A favorite instructor has been Ray Treat. Whether lecturing on the poetry of the Book of Mormon or plumbing the depths of Isaiah, his insights are invaluable. If you are looking for a role model, he may be the ticket—if you can keep up! You may also be fortunate enough to meet his delightful wife, Jean.

As I recount my most meaningful learning experiences I find I may risk leaving out some very important figures. Professor Arthur Hawley offered so very much in his sought-after course, "Hierarchal Bureaucracy 303". The superannuated Seventy Tommy Thomas and his ever popular "Build Zion Now" Symposium. I am still taking Chuck Miller’s, "Our Responsibility in Challenging the Adversary 407", but it promises to be comprehensive and in every way outstanding.

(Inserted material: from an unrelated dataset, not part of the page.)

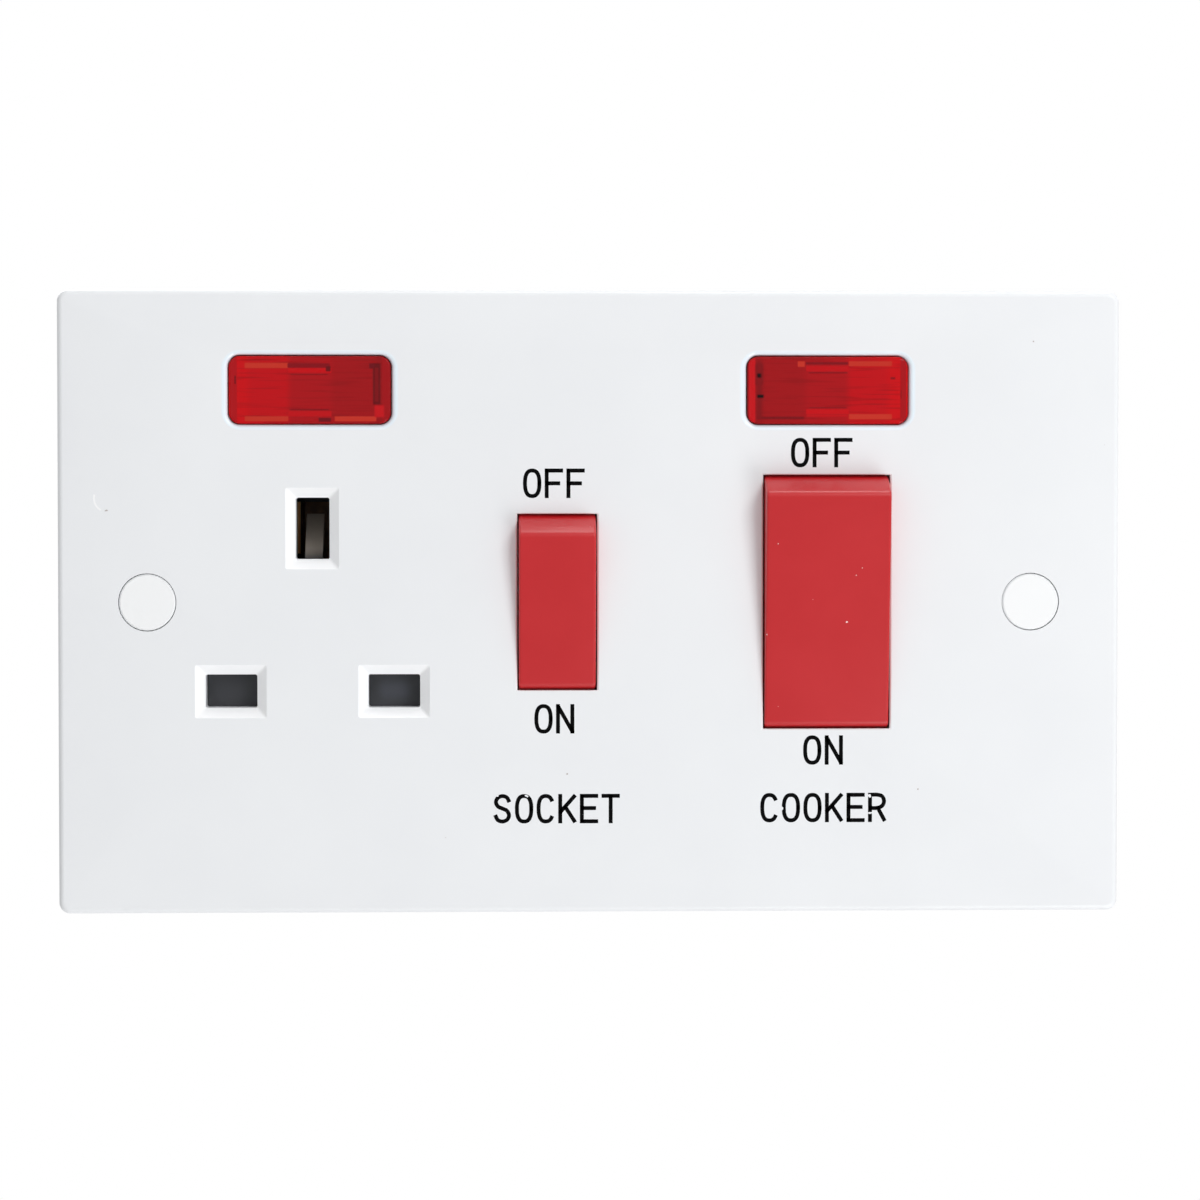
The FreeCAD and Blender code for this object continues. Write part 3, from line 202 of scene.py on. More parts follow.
def clearPlastic(tree, place, look):
    # a clear body dyed through: part of the light passes and takes the dye, the rest scatters back
    flow = addNode(tree, "ShaderNodeTexNoise", {
        "Vector": place, "Scale": 1 / (look["flowMm"] * mm), "Detail": clear["flowDetail"]})
    tones = [(flow.outputs["Fac"], look["drift"])]
    if "lens" in look:          # painted light and shade: the glow and shadows of what stands behind the face are painted as bars of lighter and darker red
        lens = look["lens"]
        # across and up from the pattern's own middle; the cooker's lens is mounted half turned
        away = addNode(tree, "ShaderNodeVectorMath", {
            0: place, 1: (lens["x"] * mm, 0, lens["z"] * mm)}, operation="SUBTRACT")
        own = addNode(tree, "ShaderNodeVectorMath", {
            0: away.outputs[0], "Scale": lens["facing"]}, operation="SCALE").outputs[0]
        across = addNode(tree, "ShaderNodeSeparateXYZ", {"Vector": own}).outputs["X"]
        for u0, u1, tint in lensShadeSteps:
            zone = addNode(tree, "ShaderNodeMapRange", {
                "Value": across, "From Min": u0 * mm, "From Max": u1 * mm},
                interpolation_type="SMOOTHSTEP")
            tones.append((zone.outputs["Result"], tint))
        # streaks where the melt met again: noise drawn out along the lens
        drawnOut = addNode(tree, "ShaderNodeMapping", {
            "Vector": own, "Scale": clear["streakScale"]})
        streaks = addNode(tree, "ShaderNodeTexNoise", {
            "Vector": drawnOut.outputs["Vector"], "Scale": 1 / (look["streakMm"] * mm),
            "Detail": clear["streakDetail"]})
        streak = addNode(tree, "ShaderNodeMapRange", {
            "Value": streaks.outputs["Fac"], "From Min": clear["streakFrom"],
            "From Max": clear["streakTo"], "To Max": clear["streakMost"]})
        tones.append((streak.outputs["Result"], look["streak"]))
        # the ribs' painted glow and shade, then this lens's own painted bars
        tones.extend((barMask(tree, own, *bar), tint) for *bar, tint in ribGlowAndShadeBars + lens["bars"])
    bump = addNode(tree, "ShaderNodeBump", {
        "Height": flow.outputs["Fac"], "Strength": clear["bumpStrength"],
        "Distance": clear["bumpMm"] * mm})
    return tones, {
        "Roughness": look["roughness"], "Transmission Weight": look["clear"], "IOR": look["ior"],
        "Specular IOR Level": look["specular"], "Normal": bump.outputs["Normal"]}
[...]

There are others I would be remiss to ignore. Our spiritual advisor and mentor Hartley Stanbridge, although not teaching formally, has given us direction, encouragement, and advice in accordance with the directions of God. At different times I have enjoyed some exceptional Biblical scholars in learning more about our three books.

For our fourth year, Jan and I have elected to drop some course work in favor of writing. Although not mandatory, we feel a “final thesis” is required of us. We are therefore, using “Zion Beckons” to formalize the previously mentioned course work. (She, of course, had a head start with her publication of “The Book of Mark” earlier this year.) It is our prayer that this on-line journal will stimulate interest in matters distressing the church as well as repeating some lessons learned with the assistance of others. We promise to not air our family squabbles here but rather glorify the Father and His purposes.

Although we will miss the undergraduate life style, we both recognize the need for further study so we shall submit to the rigors of seeking post-graduate status. Would the Lord ask less ?

Don’t be confused. There is no such formal "university" in the mount of Zion. These, or similar courses are, however, available for the education of the Saints. Unlike an academic setting, we may use our agency to pick and choose to follow whatever direction we desire or feel led, and at whatever pace. We may burn the midnight oil (it is now 1:45 am) or choose the path of “pew warmer.” Some say we need to attend every Sunday. A few even make it to prayer meeting. Of course attendance is required on Easter and Christmas. Does that every Sunday thing include Fall Sundays when the Rams, the Packers or the Chiefs play early? How about the club’s annual golf outing? What about Senator Bluster’s fund raiser on Wednesday night? What about God?

I know many Saints whose entire lives have been a learning experience. It shows! Others say, "I just can’t keep up with everything that’s going on." These are the ones who quietly acquiesced when the church fell into apostasy. They shunned the learning required to be on top of things and make well reasoned decisions. I know this to be a fact. I was one of them. Shame on me! We must study more and learn more about those who would lead us. In this information-glutted age, it is inexcusable not to know. It is also inexcusable to not seek that inexhaustible font of knowledge, God Almighty.

It is widely held that some in the hierarchy try to keep things from the larger body of Saints. Why do they bother? The natural apathy of the body, ignorance of current events, and the provincialism of congregations provides a hot house atmosphere that would grow mushrooms. The only other ingredient necessary is willingly provided from Independence.

Moroni had the answer. It is in a preceding post (A lesson from Alma). If you missed it (unforgivable!) it goes like this: “In memory of our God, our religion, and freedom, and our peace, our wives and our children” and he posted it on a cloth rent from his own garment where all could see and they clearly understood what their struggle was all about. We must listen to Moroni.

In His abiding love,

Cecil Moon

1 comment:

Patricia Ragan said...

Moroni's was the first flag on this continent. How appropriate! I like it better than the red, white and blue.